At the beginning of the Second World War, these beaches were protected by barbed wire and guns, with large posts positioned across the beach to stop enemy boats and aircraft landing. In 1943 the beaches were put to a very important and secret purpose - as the training grounds for the US Assault Training Centre. American troops took over the coastline from Morte Point to Appledore in preparation for landing on the Normandy beaches on D-Day, 6 June 1944.

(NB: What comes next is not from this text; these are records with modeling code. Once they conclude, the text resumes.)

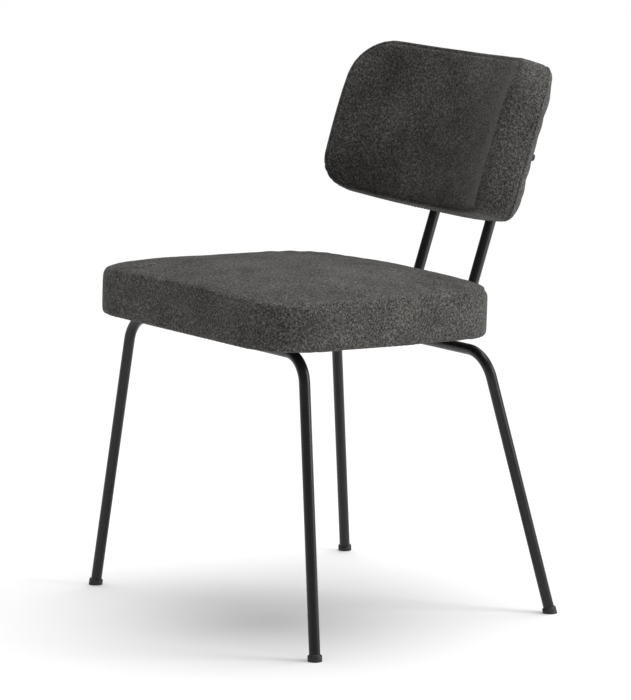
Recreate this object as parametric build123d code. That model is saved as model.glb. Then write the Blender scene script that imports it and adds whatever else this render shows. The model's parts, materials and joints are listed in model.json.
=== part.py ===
from build123d import *
import math
import os

# Upholstered dining chair on a bent steel tube frame. Millimetres and degrees.
# +Z is up, the chair faces -Y and the sitter's left is +X. The origin is on the floor,
# under the middle of the chair.

# Frame tube
tube_radius = 8.0
tube_wall = 1.5
bore_radius = tube_radius - tube_wall
bend_radius = 45.0
weld_gap = 0.05

# The middle of the four feet is ahead of the middle of the whole chair
feet_middle = -28.6

# Leg loops: where a leg's axis meets the floor, how far it moves in per mm of height, and its run
front_foot = (284.0, feet_middle - 222.0)
front_slope = (0.1586, -0.0663)
front_run_height = 417.5
rear_foot = (254.6, feet_middle + 222.0)
rear_slope = (0.1834, 0.1809)
rear_run_height = 382.5

# Glides on the leg ends
glide_radius = 10.3
glide_height = 9.0
glide_stem_length = 22.0
glide_edge = 2.5
stem_chamfer = 1.0
stem_clearance = 0.05

# Back stays: their forward runs rise to the front, then they go up behind the backrest
stay_x = 67.5
stay_lean = 19.5
stay_pass = (feet_middle + 254.6, 560.0)
stay_top_height = 712.0
stay_bend_radius = 40.0
stay_run_tilt = 3.0
plug_height = 3.0
plug_edge = 2.0
plug_stem_length = 14.0

# Seat: a plane that tips back a little, and everything in the seat is built on it
seat_centre = (0.0, feet_middle - 56.0, 421.8)
seat_tilt = 2.0
seat_front_half = 252.0
seat_rear_half = 236.0
seat_half_depth = 208.0
seat_side_bow = 5.0
seat_rear_bow = 6.0
seat_front_corner = 78.0
seat_rear_corner = 86.0
seat_edge_height = 72.0
seat_crown_radius = 3900.0
seat_top_round = 16.0
seat_bottom_round = 6.0

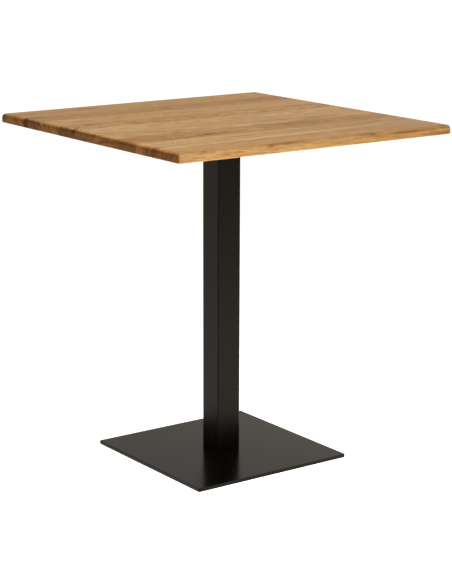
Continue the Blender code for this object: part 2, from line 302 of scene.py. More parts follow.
    dark = g.mul(ring_dark, 0.46 * figure)
    dark = g.madd(year_tone, 0.30 * figure, dark)
    dark = g.madd(bands, -1.00 * band, dark)
    dark = g.madd(broad, -1.00 * streak, dark)
    dark = g.madd(mottle, -0.95 * rough, dark)
    dark = g.madd(strand, -1.45 * rough, dark)
    dark = g.madd(fibre, -1.80 * rough, dark)
    dark = g.madd(pores, 0.45, dark)
    dark = g.madd(rays, -0.12, dark)

    def blob(mx, my, mz, lx, ly, lz, strength):
        rel = g.vec("MULTIPLY", g.vec("SUBTRACT", q, (mx, my, mz)), (1 / lx, 1 / ly, 1 / lz))
        return g.mul(g.math("EXPONENT", g.mul(g.vec("DOT_PRODUCT", rel, rel), -1.0)), strength)

    qx, qy, _qz = g.xyz(q)
    for m in marks:
        dark = g.add(dark, blob(*m))
    for m in lights:
        dark = g.math("SUBTRACT", dark, blob(*m))
    for x0, y0, x1, y1, width, strength in streaks:
        along = g.madd(qx, 1.0 / (x1 - x0), -x0 / (x1 - x0))
        off_line = g.math("SUBTRACT", qy, g.madd(along, y1 - y0, y0))
        d = g.mul(off_line, 1.0 / width)
        line = g.math("EXPONENT", g.mul(d, d, -1.0))
        ends = g.mul(g.smooth(along, -0.12, 0.25), g.smooth(along, 0.75, 1.12, 1.0, 0.0))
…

A fascinating account of local life during the Second World War can be found in the BBC archives. Written by "Woolacombe Girl" it vividly describes how life changed in the area. At one point she writes..." 'My Mother remembers the excitement of seeing the first troops of the London Yeomanry arrive who were sent to defend Woolacombe against invasion. Heading the regiment was Colonel Carr who already conveniently owned a house a Putsborough at the far end of Woolacombe beach. They requisitioned Putsborough Sands & the Woolacombe Bay Hotel for their Headquarters and many other houses and small hotels for the rest of the regiment, one of which was Heatherlea at Putsborough. Heatherlea was burnt to the ground in 1941 resulting in the death of one person, the cook who foolishly went back for her treasured possessions. Locals remember Lady Carr being chauffeur driven along the Marine Drive to do her shopping at Woolacombe.

You can either retrace your steps along Marine Drive or walk along the sands (though NOT suitable for pushchairs) BUT there are dunes with a steep climb for 10 metres before finding a signposted path back to Marine Drive. Drive back to Lee Meadow by reversing your previous car journey.

  1. If walking back to Lee Meadow keep on the sands until you reach Woolacombe. Walk up through the car park and return along Sandy Lane retracing your steps back to Lee Meadow.